Sunday, March 11, 2007

Weekend Reviews (II)

I hope you're all having a happy weekend. (Celebrate the happy parts over at Seven Impossible Things Before Breakfast.) Here are the latest reviews:

Elizabeth Ward reviews "Easter" books, old and new, for the Washington Post. They include:
  • Ward writes that two versions of the gospel story are better than all the rest: In Easter, by Jan Pieñkowski, and The Easter Story, by Brian Wildsmith.
  • "For a secular take on Easter" Ward recommends The Country Bunny and the Little Gold Shoes, by Du Bose Heyward
  • Thunder Bunny, by Barbara Helen Berger
  • Hurry!
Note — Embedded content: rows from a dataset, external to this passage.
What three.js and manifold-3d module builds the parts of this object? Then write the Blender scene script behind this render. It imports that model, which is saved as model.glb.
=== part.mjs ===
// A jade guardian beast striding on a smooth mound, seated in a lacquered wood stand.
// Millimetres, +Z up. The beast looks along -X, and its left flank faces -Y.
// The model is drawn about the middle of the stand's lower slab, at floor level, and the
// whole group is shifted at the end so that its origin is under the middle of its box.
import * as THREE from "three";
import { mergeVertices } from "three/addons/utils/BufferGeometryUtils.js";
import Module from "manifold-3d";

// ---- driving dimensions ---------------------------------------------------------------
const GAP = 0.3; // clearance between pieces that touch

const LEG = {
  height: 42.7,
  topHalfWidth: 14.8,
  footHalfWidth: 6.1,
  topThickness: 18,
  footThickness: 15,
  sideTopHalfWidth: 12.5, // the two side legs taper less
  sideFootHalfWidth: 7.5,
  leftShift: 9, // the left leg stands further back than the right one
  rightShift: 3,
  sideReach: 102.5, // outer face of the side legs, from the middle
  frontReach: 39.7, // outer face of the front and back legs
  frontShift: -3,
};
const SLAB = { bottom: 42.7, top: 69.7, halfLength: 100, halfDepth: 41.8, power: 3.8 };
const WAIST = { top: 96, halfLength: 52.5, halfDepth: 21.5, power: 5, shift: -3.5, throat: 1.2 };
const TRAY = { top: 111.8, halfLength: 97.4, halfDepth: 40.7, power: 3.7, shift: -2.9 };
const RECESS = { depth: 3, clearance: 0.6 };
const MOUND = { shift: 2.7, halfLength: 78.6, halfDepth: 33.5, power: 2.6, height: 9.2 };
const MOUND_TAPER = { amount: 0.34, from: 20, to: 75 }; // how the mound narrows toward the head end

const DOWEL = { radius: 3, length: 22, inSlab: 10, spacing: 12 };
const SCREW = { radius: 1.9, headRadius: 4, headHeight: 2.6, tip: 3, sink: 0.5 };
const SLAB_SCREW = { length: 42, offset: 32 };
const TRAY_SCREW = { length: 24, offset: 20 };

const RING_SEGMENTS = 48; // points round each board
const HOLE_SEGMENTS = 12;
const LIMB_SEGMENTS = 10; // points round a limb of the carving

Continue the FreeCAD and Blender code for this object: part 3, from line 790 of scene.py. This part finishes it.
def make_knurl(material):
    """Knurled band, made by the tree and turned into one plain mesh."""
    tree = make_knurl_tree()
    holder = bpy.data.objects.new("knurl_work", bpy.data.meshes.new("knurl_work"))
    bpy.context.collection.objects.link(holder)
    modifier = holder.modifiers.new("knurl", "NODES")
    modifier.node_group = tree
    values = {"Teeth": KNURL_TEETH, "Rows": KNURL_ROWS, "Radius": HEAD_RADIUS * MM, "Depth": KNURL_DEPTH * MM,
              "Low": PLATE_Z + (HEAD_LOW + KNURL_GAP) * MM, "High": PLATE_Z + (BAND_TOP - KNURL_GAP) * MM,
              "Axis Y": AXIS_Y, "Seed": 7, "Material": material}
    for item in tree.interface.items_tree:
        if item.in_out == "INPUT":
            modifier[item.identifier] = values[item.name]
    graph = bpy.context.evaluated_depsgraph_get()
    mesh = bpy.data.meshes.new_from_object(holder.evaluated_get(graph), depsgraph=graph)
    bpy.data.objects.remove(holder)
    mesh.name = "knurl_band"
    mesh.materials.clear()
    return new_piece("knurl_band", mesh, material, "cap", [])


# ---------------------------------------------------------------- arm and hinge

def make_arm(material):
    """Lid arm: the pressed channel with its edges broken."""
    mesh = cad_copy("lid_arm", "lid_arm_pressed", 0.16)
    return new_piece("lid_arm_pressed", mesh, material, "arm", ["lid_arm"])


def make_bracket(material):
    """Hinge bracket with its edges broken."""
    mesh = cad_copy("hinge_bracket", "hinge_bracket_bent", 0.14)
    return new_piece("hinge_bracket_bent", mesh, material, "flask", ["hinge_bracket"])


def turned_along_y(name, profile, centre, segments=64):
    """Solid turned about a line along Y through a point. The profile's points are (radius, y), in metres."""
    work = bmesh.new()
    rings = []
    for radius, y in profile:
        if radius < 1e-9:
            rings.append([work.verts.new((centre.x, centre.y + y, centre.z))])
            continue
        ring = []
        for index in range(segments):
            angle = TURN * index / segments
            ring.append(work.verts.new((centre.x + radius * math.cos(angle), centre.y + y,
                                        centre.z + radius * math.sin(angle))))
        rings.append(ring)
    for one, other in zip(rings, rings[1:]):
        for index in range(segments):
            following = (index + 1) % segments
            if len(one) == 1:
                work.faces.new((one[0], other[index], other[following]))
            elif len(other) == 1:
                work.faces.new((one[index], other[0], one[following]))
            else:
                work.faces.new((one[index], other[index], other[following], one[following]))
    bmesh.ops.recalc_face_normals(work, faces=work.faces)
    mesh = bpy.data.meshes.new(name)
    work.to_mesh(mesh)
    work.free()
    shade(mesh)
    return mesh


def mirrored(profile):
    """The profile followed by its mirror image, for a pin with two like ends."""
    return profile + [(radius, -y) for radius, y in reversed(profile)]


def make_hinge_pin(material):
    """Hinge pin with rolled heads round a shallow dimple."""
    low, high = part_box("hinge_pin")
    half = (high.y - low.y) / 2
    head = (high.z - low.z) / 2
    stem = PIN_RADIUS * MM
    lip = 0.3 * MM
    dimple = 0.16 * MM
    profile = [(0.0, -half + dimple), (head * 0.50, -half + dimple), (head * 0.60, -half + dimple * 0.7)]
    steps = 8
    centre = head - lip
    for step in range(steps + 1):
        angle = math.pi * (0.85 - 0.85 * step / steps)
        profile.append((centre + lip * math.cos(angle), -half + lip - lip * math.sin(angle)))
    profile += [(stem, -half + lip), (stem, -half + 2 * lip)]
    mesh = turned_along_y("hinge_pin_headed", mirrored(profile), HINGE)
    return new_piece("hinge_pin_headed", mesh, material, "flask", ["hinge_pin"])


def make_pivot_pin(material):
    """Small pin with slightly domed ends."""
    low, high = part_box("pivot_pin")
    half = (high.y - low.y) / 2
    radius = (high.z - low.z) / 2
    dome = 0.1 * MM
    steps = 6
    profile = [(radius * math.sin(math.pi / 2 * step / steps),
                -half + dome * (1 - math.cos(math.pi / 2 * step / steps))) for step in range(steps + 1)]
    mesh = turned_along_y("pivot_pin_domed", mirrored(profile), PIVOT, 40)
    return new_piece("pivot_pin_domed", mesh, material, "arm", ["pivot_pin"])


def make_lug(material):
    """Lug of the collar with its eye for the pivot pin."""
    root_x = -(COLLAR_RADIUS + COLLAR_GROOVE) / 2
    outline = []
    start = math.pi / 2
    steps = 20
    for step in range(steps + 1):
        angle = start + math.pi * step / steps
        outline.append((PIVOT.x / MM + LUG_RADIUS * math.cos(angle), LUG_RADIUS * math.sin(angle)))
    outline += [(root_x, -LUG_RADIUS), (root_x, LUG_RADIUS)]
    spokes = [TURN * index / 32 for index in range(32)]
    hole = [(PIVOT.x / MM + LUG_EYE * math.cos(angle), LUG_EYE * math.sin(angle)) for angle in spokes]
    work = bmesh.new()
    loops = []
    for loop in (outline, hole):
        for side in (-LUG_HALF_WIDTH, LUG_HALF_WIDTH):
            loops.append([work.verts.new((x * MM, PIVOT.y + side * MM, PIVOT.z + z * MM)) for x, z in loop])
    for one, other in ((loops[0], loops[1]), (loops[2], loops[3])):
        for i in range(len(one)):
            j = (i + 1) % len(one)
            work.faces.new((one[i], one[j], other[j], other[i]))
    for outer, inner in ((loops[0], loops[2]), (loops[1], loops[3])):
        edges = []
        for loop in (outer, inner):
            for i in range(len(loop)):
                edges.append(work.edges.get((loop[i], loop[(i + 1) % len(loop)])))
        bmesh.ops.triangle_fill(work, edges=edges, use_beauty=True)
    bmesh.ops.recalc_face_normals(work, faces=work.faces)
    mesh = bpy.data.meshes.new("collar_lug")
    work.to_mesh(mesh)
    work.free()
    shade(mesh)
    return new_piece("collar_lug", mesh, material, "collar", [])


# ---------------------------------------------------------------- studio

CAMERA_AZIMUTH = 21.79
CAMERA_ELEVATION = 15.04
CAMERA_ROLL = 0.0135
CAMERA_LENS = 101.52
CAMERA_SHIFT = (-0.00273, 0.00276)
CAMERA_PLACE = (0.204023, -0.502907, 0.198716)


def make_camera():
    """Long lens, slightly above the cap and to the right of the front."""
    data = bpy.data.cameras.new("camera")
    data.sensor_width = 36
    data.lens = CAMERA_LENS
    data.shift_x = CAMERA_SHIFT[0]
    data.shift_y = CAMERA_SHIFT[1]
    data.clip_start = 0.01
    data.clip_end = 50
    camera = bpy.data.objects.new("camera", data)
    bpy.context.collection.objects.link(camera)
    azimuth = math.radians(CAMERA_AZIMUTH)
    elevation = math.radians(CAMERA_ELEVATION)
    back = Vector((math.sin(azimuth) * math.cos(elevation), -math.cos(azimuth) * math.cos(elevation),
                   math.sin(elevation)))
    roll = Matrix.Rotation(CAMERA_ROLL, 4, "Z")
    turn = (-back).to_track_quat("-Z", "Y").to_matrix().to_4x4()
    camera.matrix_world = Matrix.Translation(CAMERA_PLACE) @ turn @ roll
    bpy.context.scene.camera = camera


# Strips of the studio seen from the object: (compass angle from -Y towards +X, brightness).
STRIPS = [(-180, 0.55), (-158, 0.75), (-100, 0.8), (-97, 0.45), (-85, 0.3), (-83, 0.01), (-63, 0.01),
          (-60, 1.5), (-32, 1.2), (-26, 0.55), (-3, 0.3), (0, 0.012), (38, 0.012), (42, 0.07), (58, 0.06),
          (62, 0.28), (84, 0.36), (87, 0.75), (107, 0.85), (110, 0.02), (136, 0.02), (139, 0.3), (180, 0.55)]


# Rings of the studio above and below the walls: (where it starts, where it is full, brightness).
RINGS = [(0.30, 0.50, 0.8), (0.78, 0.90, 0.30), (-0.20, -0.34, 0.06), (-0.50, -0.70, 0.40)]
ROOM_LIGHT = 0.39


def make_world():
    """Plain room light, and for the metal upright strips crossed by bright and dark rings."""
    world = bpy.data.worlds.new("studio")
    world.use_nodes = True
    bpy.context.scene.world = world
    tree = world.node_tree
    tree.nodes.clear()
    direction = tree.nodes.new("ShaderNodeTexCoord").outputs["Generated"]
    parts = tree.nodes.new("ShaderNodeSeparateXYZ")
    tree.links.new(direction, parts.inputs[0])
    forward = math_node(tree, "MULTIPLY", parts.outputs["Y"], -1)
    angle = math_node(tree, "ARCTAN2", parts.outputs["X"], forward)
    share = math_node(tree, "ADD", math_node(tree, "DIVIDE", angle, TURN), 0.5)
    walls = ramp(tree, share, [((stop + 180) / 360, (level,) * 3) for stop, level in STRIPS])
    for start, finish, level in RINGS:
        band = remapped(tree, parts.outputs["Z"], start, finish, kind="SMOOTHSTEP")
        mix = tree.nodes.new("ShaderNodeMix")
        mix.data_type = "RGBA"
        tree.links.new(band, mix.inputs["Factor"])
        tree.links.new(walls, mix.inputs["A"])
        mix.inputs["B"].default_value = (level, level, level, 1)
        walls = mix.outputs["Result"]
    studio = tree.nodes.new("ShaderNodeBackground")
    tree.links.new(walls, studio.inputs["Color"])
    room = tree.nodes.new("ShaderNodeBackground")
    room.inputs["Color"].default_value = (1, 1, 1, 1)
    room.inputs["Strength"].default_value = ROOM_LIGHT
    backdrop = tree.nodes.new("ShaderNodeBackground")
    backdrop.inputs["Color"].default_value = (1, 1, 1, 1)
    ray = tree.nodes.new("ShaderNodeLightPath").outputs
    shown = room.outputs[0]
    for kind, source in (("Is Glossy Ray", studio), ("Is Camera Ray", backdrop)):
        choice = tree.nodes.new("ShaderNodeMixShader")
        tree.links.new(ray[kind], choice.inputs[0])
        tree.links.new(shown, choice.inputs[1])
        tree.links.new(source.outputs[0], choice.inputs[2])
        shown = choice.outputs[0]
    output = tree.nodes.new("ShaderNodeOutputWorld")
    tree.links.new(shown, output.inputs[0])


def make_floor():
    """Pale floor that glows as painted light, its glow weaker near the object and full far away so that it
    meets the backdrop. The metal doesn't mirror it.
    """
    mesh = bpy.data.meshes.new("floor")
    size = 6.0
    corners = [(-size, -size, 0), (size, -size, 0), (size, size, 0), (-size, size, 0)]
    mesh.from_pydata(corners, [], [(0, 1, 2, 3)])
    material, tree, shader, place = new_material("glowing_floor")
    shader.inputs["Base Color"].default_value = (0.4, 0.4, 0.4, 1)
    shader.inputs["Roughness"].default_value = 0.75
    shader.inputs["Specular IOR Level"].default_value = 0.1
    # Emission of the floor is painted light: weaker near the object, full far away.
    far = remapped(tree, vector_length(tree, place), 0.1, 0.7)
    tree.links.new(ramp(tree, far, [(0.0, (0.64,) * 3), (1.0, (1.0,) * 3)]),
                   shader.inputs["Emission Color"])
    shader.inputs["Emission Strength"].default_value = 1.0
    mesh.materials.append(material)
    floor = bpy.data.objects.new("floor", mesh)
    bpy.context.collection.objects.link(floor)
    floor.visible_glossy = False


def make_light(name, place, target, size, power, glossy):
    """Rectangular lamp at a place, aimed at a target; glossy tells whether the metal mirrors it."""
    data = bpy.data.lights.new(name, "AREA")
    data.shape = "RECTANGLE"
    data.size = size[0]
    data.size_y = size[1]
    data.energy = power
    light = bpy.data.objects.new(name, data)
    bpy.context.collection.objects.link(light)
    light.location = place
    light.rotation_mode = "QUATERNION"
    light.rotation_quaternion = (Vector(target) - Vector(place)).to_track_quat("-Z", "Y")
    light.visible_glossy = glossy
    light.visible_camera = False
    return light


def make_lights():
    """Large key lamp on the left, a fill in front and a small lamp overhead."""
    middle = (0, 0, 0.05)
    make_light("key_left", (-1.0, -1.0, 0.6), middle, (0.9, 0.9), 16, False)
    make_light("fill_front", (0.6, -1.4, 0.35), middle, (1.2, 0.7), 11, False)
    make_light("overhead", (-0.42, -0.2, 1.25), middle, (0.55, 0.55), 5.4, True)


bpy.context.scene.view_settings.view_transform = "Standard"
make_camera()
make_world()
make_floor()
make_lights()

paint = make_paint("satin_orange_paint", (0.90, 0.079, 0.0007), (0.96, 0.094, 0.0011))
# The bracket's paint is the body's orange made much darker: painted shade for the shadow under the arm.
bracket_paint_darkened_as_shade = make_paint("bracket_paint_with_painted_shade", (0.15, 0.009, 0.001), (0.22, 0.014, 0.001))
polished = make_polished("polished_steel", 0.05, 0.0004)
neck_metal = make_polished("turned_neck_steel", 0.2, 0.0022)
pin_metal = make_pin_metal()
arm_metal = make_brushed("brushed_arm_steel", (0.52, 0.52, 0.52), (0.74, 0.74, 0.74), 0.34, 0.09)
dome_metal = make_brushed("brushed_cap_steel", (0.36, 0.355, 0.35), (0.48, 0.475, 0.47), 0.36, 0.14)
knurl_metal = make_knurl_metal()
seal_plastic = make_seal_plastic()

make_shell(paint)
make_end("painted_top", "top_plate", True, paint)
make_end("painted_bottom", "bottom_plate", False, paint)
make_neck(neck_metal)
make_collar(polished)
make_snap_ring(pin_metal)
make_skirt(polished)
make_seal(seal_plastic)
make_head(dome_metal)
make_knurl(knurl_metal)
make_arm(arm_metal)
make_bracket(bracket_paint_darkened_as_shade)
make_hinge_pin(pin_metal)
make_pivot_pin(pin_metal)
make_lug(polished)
Hurry!, by Eve Bunting, illustrated by Jeff Mack
  • The Bunnies Are Not in Their Beds, by Marisabina Russo
  • That Rabbit Belongs to Emily Brown, by Cressida Cowell, illustrated by Neal Layton

Mary Harris Russell reviews six new titles for the Chicago Tribune, including:

  • Fox, by Kate Banks, pictures by Georg Hallensleben
  • The Mysterious Benedict Society, by Trenton Lee Stewart
  • Half a World Away, by Libby Gleeson, illustrated by Freya Blackwood
  • The Flying Bed, by Nancy Willard, paintings by John Thompson
  • The Little Red Fish, by Taeeun Yoo
  • Piper, by Emma Chichester Clark

The Legend of Bass Reeves, by Gary Paulsen, is the Washington Post Book of the Week.

Jacky Daydream, by Jacqueline Wilson, is the Times' Children's Book of the Week.

Amanda Craig reviews Dirty Work, by Julia Bell, and Life as we Knew it, by Susan Pfeffer, for the Times.